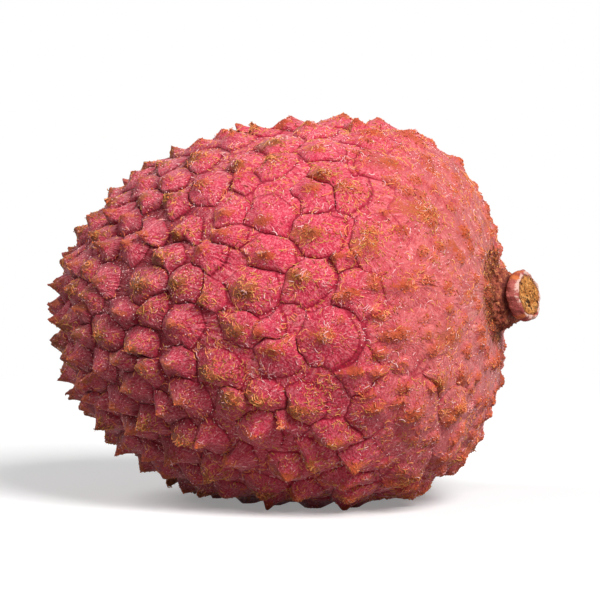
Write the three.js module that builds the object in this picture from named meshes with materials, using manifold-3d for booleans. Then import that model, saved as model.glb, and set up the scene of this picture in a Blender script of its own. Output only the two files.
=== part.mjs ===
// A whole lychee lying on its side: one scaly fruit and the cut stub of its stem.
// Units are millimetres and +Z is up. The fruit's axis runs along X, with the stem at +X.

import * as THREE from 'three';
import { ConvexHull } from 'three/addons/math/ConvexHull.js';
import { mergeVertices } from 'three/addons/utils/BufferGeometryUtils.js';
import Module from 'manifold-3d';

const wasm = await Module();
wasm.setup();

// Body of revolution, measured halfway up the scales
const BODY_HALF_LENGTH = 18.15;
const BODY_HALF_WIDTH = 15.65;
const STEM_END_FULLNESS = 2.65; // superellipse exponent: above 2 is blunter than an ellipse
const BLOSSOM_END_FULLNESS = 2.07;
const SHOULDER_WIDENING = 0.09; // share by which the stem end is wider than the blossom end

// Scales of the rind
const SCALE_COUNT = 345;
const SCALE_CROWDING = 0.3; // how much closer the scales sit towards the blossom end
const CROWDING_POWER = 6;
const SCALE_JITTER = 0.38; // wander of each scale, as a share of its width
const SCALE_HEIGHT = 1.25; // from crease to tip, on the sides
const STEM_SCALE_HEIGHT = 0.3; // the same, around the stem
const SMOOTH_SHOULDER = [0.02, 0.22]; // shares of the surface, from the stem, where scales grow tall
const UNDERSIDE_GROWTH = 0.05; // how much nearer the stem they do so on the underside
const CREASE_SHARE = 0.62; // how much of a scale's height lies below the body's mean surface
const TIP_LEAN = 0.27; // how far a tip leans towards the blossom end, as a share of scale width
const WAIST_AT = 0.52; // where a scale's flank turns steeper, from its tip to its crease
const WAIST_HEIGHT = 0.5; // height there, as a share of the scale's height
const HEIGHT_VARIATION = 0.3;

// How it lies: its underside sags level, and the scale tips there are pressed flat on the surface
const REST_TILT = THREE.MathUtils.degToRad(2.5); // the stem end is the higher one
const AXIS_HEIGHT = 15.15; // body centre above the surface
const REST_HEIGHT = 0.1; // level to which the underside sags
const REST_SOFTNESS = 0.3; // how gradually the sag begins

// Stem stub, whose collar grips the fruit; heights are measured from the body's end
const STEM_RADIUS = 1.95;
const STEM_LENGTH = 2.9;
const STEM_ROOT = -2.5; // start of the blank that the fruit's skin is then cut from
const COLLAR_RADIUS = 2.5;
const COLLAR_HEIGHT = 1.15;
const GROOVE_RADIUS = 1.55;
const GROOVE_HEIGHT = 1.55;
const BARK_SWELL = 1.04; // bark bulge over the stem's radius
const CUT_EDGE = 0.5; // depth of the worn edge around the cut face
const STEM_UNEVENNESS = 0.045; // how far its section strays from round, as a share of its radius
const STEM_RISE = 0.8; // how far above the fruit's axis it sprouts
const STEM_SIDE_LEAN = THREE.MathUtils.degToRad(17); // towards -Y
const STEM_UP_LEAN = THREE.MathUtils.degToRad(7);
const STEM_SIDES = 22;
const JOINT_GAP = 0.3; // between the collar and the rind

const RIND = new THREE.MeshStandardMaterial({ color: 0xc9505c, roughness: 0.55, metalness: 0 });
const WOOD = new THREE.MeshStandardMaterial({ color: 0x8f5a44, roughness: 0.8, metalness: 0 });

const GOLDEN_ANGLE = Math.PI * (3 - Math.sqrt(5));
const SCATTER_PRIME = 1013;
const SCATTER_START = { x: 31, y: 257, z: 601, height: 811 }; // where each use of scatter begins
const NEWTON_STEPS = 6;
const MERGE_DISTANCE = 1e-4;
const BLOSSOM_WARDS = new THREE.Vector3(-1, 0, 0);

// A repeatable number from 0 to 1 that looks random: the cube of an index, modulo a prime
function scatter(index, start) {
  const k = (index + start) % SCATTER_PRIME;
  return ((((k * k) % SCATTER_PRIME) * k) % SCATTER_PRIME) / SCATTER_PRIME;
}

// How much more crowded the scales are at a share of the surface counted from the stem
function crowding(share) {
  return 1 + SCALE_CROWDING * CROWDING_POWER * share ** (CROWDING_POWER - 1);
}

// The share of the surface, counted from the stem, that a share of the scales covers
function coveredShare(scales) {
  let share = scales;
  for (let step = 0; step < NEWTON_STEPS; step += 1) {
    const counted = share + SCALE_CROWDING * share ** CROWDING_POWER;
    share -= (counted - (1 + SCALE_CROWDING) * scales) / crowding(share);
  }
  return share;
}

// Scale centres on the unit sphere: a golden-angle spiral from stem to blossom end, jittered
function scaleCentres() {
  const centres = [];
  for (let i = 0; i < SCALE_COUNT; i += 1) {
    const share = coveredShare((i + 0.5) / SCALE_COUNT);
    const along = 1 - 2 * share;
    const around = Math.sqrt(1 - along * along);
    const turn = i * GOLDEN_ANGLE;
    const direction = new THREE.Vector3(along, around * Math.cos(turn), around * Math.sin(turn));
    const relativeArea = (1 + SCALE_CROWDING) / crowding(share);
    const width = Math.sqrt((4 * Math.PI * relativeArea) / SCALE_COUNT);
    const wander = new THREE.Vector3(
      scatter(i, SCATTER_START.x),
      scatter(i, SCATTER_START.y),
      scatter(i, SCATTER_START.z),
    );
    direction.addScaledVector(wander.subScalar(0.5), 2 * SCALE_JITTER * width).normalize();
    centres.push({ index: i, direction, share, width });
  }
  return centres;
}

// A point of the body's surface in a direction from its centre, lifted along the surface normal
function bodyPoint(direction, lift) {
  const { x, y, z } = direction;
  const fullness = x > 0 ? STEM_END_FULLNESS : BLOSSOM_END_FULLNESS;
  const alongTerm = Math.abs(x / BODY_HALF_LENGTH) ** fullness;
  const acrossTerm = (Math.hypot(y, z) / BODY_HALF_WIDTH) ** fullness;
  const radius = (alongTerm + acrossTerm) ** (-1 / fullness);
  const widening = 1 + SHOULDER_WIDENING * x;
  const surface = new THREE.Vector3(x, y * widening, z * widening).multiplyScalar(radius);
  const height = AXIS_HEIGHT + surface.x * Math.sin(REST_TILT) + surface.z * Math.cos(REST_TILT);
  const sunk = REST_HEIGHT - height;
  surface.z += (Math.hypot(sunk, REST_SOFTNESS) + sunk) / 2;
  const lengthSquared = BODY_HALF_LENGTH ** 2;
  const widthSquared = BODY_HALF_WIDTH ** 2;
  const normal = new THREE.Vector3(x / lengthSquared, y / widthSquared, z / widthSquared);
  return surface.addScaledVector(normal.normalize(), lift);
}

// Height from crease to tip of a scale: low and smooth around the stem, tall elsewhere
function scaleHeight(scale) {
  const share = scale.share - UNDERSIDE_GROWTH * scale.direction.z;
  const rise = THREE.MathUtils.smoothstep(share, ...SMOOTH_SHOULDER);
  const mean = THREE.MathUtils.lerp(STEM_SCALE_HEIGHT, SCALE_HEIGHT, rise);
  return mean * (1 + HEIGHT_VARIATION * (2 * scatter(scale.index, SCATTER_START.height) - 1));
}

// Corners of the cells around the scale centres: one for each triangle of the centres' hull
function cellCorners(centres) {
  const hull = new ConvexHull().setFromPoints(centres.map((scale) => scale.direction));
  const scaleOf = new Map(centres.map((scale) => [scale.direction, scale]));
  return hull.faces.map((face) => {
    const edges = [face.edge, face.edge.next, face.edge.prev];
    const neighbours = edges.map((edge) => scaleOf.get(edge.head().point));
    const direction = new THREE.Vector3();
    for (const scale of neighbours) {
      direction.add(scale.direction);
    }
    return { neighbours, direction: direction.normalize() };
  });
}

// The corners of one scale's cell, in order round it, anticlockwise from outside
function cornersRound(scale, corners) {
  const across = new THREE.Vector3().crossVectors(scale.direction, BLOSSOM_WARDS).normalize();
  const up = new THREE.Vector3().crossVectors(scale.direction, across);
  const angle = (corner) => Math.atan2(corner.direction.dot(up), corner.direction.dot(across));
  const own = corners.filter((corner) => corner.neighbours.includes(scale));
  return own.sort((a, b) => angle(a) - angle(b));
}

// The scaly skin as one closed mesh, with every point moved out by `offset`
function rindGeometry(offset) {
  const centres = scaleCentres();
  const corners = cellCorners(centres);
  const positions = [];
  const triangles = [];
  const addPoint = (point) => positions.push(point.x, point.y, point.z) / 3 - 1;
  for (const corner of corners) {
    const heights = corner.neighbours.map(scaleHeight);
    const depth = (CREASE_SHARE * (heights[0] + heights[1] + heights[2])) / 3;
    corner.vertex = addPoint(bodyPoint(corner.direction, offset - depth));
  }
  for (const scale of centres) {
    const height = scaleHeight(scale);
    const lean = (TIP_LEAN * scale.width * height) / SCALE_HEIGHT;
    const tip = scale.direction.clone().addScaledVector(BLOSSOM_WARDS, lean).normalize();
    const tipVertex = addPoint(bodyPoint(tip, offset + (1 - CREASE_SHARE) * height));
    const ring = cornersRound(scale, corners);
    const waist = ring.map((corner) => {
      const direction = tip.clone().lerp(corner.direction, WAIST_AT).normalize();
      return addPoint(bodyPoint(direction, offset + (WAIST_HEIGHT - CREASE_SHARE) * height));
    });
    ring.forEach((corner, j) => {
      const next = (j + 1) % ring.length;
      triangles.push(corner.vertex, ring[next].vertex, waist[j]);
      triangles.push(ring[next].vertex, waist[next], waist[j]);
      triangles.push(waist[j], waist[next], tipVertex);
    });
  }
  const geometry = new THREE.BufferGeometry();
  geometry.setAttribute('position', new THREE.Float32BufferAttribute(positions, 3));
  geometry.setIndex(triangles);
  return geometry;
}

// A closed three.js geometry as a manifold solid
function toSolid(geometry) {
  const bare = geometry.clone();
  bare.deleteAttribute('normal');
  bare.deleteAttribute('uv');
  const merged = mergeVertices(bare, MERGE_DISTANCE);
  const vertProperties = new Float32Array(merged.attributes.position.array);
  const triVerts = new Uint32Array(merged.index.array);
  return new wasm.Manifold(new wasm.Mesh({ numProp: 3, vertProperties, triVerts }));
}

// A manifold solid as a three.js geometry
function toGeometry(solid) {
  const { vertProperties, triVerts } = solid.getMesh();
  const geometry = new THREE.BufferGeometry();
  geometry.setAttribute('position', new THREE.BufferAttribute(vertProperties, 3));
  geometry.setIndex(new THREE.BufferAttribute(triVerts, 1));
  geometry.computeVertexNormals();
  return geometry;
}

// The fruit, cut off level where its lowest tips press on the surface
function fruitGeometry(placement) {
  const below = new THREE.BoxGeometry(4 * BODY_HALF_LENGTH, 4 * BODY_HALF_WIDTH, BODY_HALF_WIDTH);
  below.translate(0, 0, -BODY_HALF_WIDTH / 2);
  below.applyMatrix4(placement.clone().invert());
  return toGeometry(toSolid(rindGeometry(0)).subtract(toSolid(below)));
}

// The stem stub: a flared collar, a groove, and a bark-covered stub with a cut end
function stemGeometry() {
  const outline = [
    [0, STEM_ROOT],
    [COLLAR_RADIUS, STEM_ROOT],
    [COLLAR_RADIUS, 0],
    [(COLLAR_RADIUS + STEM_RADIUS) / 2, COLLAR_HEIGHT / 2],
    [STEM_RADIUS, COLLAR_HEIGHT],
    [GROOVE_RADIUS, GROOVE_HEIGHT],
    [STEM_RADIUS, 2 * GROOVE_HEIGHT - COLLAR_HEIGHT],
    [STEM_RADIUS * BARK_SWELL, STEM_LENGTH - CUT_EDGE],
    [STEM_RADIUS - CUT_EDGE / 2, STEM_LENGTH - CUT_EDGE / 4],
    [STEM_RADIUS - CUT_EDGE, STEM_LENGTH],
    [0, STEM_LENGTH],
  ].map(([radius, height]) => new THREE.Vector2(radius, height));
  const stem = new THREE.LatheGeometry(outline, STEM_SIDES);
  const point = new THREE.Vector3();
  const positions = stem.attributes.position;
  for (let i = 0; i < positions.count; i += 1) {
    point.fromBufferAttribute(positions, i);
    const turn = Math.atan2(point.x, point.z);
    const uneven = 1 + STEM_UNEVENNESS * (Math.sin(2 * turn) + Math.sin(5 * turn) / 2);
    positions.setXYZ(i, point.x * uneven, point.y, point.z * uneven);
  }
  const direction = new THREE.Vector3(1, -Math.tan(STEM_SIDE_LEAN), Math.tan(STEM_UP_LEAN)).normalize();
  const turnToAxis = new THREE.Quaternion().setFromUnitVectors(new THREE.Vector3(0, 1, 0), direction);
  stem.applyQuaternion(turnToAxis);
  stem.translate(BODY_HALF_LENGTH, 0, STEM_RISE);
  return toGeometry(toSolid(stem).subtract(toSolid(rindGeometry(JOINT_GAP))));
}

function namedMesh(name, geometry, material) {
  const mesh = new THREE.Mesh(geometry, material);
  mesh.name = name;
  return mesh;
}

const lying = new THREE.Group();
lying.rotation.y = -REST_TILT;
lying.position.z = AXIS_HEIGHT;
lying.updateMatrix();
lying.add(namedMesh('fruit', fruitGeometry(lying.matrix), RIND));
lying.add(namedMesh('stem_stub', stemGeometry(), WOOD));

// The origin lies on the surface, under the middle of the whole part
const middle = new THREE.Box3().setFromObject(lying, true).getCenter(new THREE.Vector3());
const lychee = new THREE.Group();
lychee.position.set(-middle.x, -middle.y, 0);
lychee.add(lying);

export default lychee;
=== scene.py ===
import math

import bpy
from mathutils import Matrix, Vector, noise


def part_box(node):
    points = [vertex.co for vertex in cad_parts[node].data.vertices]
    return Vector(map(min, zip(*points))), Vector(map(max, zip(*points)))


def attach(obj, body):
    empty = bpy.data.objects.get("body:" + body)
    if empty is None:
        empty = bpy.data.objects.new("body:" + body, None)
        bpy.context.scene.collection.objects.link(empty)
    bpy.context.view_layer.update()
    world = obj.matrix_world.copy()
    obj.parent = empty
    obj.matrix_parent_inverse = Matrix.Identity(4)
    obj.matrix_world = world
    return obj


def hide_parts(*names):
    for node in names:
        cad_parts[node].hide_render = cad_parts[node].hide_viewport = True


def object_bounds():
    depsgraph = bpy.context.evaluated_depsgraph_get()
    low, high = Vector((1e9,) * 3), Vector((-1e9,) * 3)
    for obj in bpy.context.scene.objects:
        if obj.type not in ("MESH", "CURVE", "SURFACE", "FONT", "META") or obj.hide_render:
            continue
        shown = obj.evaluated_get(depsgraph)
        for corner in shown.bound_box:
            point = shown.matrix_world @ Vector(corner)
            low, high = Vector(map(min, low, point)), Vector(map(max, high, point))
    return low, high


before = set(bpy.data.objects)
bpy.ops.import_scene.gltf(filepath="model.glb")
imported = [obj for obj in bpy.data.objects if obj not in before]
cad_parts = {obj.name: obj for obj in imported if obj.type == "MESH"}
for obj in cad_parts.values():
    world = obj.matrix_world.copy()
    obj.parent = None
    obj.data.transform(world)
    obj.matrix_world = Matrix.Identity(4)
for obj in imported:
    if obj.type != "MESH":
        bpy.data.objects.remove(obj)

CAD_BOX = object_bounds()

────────

> [To do]:
What are the exact lines from the beginning of the material through the line containing "const SHOULDER_WIDENING = 0.09;"? Write out those lines alone.

> [Result of the exercise]:
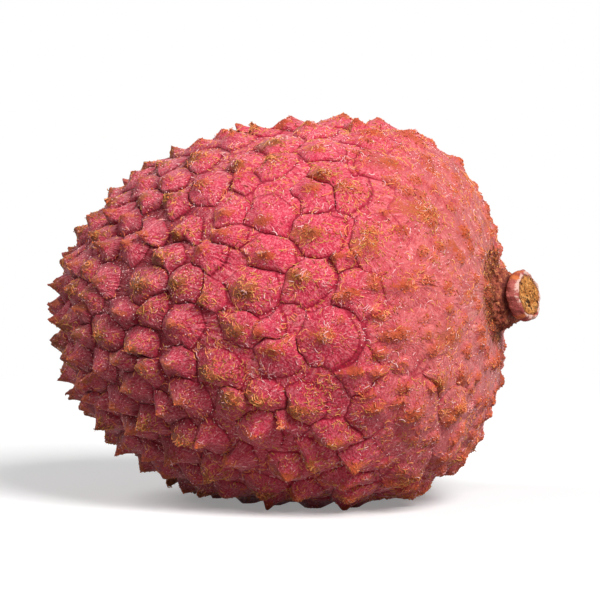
Write the three.js module that builds the object in this picture from named meshes with materials, using manifold-3d for booleans. Then import that model, saved as model.glb, and set up the scene of this picture in a Blender script of its own. Output only the two files.
=== part.mjs ===
// A whole lychee lying on its side: one scaly fruit and the cut stub of its stem.
// Units are millimetres and +Z is up. The fruit's axis runs along X, with the stem at +X.

import * as THREE from 'three';
import { ConvexHull } from 'three/addons/math/ConvexHull.js';
import { mergeVertices } from 'three/addons/utils/BufferGeometryUtils.js';
import Module from 'manifold-3d';

const wasm = await Module();
wasm.setup();

// Body of revolution, measured halfway up the scales
const BODY_HALF_LENGTH = 18.15;
const BODY_HALF_WIDTH = 15.65;
const STEM_END_FULLNESS = 2.65; // superellipse exponent: above 2 is blunter than an ellipse
const BLOSSOM_END_FULLNESS = 2.07;
const SHOULDER_WIDENING = 0.09; // share by which the stem end is wider than the blossom end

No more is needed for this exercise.